▶ Written problem:
Restate, exactly and only, the lines from the first through the line containing "import FreeCAD, Part".

▶ Data section:
====

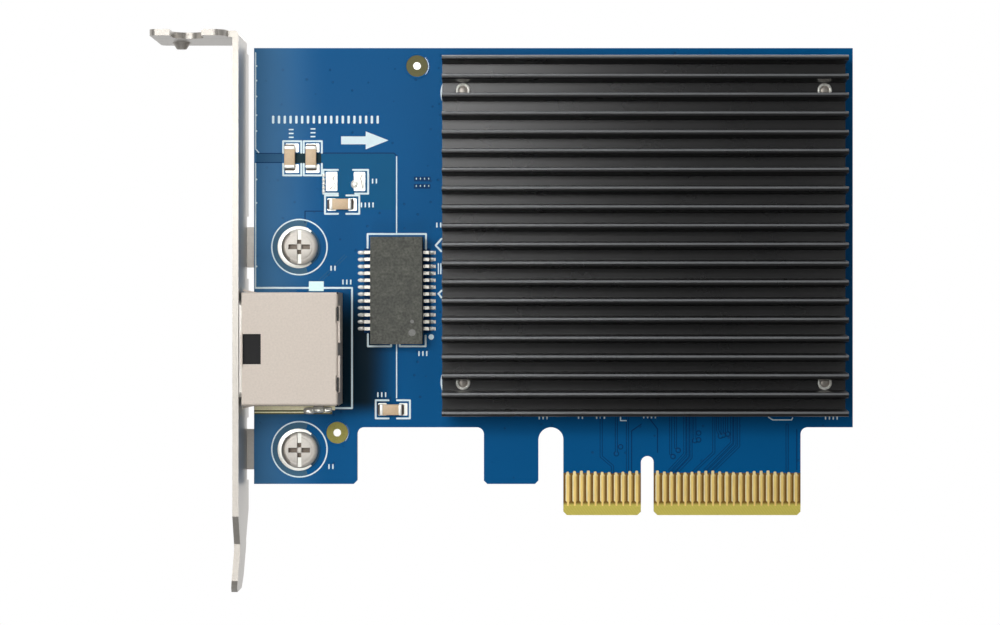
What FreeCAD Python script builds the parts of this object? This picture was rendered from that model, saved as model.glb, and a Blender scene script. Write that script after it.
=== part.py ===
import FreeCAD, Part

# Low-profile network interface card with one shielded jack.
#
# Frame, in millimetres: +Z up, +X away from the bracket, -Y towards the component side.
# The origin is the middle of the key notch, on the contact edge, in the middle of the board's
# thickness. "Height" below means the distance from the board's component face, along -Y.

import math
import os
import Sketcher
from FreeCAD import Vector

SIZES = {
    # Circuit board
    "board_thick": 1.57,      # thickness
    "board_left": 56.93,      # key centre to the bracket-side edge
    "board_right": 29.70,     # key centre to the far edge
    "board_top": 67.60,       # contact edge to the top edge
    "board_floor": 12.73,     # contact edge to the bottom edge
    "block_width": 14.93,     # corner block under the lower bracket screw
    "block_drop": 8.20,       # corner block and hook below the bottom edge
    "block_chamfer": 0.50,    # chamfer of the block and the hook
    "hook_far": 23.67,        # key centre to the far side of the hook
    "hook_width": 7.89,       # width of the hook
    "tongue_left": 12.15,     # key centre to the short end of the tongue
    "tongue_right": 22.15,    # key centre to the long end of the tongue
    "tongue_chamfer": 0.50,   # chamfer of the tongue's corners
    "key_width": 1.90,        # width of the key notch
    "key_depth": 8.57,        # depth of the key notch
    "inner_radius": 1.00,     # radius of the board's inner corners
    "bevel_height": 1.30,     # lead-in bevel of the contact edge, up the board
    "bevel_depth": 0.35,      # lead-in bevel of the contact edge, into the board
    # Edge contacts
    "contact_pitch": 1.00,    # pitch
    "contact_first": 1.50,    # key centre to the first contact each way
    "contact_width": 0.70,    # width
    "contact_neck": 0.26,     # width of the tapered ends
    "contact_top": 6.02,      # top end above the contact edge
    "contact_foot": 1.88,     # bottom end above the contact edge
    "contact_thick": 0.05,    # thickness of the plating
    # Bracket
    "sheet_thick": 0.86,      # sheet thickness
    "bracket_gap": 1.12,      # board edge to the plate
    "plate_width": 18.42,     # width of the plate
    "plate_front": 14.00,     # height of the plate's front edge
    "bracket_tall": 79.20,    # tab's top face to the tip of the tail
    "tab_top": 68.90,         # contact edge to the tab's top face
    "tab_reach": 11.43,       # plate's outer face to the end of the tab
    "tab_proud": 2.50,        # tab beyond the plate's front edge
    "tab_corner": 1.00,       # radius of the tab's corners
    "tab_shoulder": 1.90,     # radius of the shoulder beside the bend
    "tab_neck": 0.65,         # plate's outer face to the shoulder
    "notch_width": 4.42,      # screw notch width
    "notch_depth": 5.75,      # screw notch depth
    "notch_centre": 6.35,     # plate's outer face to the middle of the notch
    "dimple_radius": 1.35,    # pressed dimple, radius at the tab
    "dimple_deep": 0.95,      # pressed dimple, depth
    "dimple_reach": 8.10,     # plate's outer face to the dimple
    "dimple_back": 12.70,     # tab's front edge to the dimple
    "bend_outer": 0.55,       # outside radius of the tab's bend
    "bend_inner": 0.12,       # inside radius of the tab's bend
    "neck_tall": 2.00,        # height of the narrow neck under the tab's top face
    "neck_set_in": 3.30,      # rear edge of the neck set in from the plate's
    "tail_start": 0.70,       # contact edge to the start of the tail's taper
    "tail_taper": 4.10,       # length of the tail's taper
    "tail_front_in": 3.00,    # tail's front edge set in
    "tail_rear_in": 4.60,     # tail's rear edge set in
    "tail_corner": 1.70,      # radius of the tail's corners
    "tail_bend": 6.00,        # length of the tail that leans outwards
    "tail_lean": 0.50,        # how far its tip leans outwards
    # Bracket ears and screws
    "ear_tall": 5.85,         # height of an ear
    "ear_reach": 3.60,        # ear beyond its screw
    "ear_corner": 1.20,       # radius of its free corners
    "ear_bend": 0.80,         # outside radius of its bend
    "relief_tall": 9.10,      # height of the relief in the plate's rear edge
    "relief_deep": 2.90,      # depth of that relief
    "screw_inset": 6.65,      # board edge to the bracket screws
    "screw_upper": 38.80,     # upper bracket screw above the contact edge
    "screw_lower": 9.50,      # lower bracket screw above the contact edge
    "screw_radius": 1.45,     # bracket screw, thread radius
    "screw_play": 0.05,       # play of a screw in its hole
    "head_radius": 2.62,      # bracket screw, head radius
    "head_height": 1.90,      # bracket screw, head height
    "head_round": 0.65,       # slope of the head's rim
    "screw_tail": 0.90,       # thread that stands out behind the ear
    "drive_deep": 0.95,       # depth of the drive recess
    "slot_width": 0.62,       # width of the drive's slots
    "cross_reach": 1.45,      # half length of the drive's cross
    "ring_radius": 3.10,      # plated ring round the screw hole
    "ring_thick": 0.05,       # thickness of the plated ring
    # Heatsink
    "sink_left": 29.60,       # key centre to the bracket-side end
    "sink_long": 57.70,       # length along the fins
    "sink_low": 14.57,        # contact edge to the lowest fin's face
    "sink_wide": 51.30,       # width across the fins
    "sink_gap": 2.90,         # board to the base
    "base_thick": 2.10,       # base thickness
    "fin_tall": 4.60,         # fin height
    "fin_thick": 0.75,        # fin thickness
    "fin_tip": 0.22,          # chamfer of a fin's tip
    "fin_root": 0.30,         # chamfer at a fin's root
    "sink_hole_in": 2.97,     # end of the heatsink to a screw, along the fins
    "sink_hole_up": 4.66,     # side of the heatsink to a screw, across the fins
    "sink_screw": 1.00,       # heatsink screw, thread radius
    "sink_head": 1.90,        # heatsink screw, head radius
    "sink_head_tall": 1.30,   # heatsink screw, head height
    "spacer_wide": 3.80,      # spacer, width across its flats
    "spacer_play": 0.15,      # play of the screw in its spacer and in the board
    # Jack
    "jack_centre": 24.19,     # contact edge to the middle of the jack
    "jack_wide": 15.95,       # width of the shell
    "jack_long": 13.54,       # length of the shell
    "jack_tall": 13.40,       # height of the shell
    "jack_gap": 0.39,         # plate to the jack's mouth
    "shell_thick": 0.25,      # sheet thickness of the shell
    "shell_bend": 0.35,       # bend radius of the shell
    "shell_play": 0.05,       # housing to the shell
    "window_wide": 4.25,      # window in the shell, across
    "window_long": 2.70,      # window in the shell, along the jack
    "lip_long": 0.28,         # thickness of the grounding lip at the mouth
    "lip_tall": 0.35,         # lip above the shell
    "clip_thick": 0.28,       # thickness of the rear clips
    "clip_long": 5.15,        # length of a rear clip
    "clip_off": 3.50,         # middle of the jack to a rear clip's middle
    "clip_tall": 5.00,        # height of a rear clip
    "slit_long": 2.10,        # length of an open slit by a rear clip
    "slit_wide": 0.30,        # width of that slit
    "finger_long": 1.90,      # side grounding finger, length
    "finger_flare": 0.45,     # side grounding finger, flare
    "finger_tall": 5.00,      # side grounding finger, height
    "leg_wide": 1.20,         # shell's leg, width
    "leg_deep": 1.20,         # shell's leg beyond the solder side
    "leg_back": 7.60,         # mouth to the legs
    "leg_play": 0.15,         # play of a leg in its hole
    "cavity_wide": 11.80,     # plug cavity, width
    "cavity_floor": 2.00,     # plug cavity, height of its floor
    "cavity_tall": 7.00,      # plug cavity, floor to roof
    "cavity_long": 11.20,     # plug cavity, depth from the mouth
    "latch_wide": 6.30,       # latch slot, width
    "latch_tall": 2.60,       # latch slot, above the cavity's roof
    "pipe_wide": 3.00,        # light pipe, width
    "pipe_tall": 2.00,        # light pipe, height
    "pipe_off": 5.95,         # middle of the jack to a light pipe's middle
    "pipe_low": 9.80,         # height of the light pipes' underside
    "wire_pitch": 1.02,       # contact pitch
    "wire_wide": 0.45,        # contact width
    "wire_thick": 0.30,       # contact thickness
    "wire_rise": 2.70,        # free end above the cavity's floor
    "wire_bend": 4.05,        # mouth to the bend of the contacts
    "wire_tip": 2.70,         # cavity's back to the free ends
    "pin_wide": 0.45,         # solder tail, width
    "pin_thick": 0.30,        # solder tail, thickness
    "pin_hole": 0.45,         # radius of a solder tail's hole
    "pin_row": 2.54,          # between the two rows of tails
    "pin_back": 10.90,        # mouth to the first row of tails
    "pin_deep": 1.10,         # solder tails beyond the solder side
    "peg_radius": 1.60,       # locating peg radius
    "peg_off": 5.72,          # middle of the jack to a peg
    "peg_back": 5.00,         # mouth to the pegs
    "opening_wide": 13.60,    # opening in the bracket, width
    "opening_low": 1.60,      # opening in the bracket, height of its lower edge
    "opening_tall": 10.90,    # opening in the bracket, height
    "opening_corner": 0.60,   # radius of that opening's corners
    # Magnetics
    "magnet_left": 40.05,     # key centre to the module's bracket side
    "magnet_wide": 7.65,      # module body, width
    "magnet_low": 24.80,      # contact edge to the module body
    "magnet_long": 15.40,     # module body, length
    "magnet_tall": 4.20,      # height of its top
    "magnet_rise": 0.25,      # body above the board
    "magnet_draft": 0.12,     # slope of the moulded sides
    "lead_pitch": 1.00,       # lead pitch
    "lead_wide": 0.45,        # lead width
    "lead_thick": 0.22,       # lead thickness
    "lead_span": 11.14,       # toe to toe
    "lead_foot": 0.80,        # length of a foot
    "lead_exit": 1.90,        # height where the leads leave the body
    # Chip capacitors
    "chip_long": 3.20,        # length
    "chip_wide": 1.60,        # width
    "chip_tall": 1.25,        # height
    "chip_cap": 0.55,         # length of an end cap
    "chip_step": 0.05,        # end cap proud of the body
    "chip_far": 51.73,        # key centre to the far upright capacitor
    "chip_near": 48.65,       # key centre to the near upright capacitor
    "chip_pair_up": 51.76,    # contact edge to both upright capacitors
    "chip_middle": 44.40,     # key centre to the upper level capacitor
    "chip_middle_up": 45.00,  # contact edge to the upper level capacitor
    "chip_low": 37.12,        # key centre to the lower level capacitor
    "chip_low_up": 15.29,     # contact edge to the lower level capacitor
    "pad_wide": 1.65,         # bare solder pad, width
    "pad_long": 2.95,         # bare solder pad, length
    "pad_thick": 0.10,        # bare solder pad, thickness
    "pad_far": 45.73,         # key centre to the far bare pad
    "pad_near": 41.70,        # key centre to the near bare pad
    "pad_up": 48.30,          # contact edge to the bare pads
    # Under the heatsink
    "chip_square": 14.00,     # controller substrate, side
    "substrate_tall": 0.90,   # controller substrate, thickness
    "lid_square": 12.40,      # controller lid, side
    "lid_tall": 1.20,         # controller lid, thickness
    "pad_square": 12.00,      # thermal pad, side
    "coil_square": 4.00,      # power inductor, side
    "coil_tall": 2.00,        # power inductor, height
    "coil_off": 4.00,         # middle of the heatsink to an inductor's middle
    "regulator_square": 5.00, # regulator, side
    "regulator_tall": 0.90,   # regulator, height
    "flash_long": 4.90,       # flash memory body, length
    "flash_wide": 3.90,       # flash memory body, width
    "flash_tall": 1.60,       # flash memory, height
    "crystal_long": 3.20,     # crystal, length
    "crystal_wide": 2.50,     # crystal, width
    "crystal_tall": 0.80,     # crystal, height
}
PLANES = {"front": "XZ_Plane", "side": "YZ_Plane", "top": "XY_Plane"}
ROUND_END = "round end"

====

▶ Answer to this exercise:
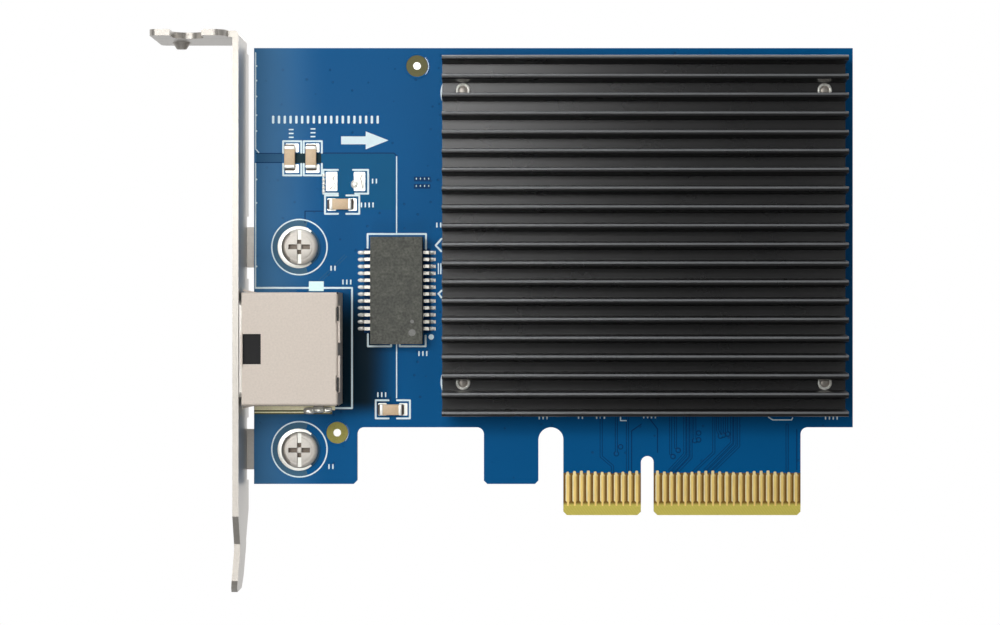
What FreeCAD Python script builds the parts of this object? This picture was rendered from that model, saved as model.glb, and a Blender scene script. Write that script after it.
=== part.py ===
import FreeCAD, Part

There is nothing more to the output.